Reputation is earned in the open. Look for consistent feedback over time from technical users who measure things: support latency, throughput under load, and time to fix—not just first-week five-star raves. Pay attention to how the company behaves when customers cancel. The best signal of long-term fit is whether the exit path is as simple as the entrance.
How to keep your footing
You don’t need to know everything about servers to avoid the traps. Take a moment to compare the renewal price to the headline price, skim the fair-use page for hard limits, and read the backup section closely enough to understand restoration and fees. If anything is unclear, ask pre-sales for specifics in writing and keep the transcript. Measure the human side with a small support ticket before you commit to a long term.

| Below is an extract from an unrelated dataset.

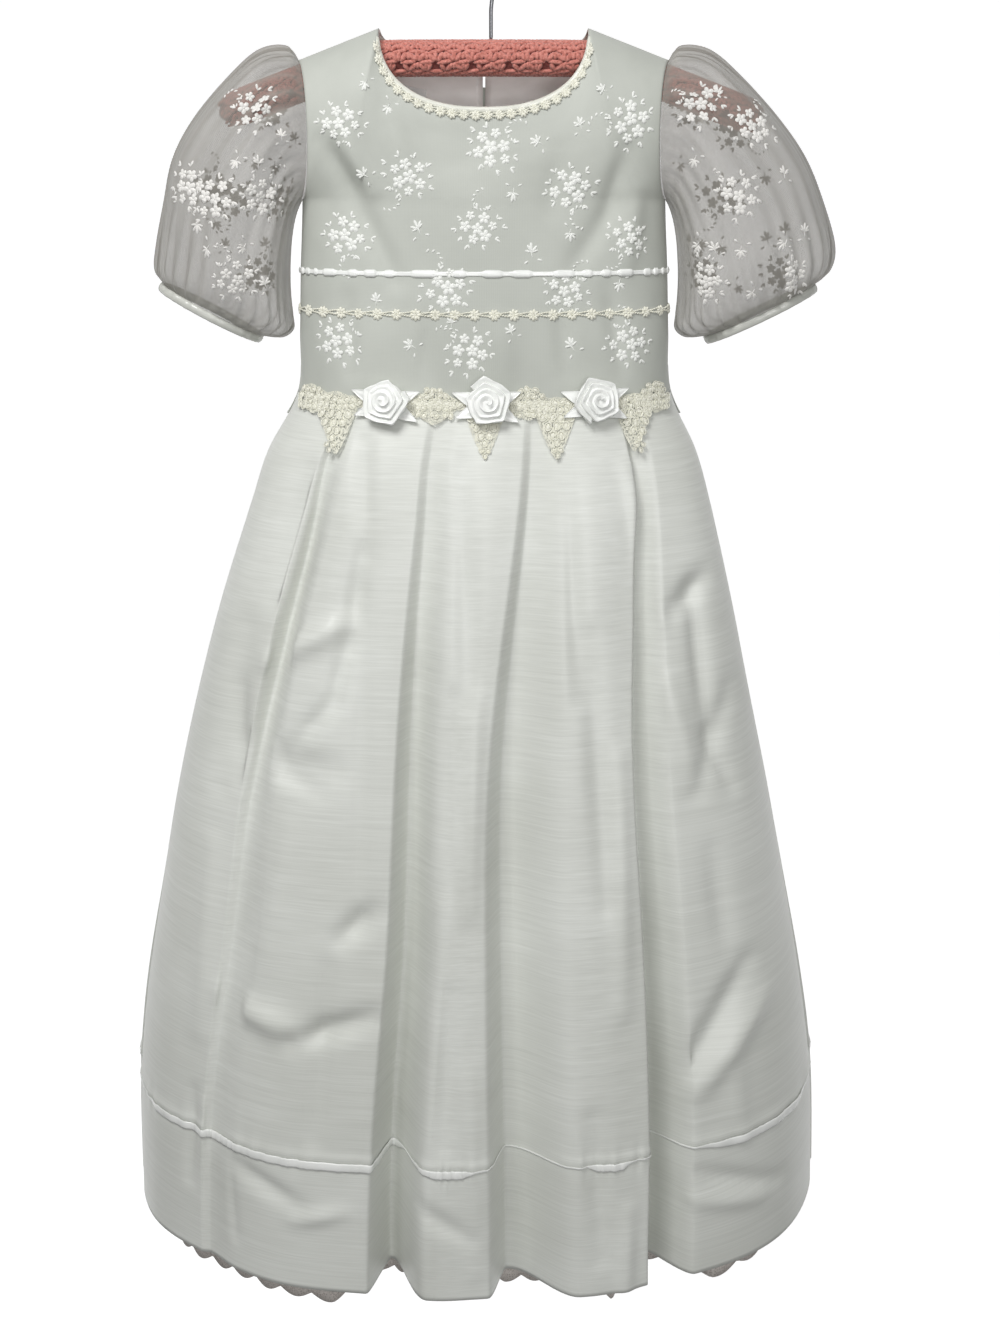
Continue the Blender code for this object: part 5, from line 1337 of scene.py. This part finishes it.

If the cart fills itself with extras, empty it and add only what you truly need. If you ever feel rushed, pause; countdown timers are designed to make you buy fast, not wisely.
Upselling isn’t always malicious; sometimes it’s just packaging. The difference shows in whether a provider leads with clarity or with friction. The web is full of companies that will happily rent you server space. The ones worth paying for will act like partners, not magicians—no fine-print surprises, no scare tactics, and no drama when you grow or when you go.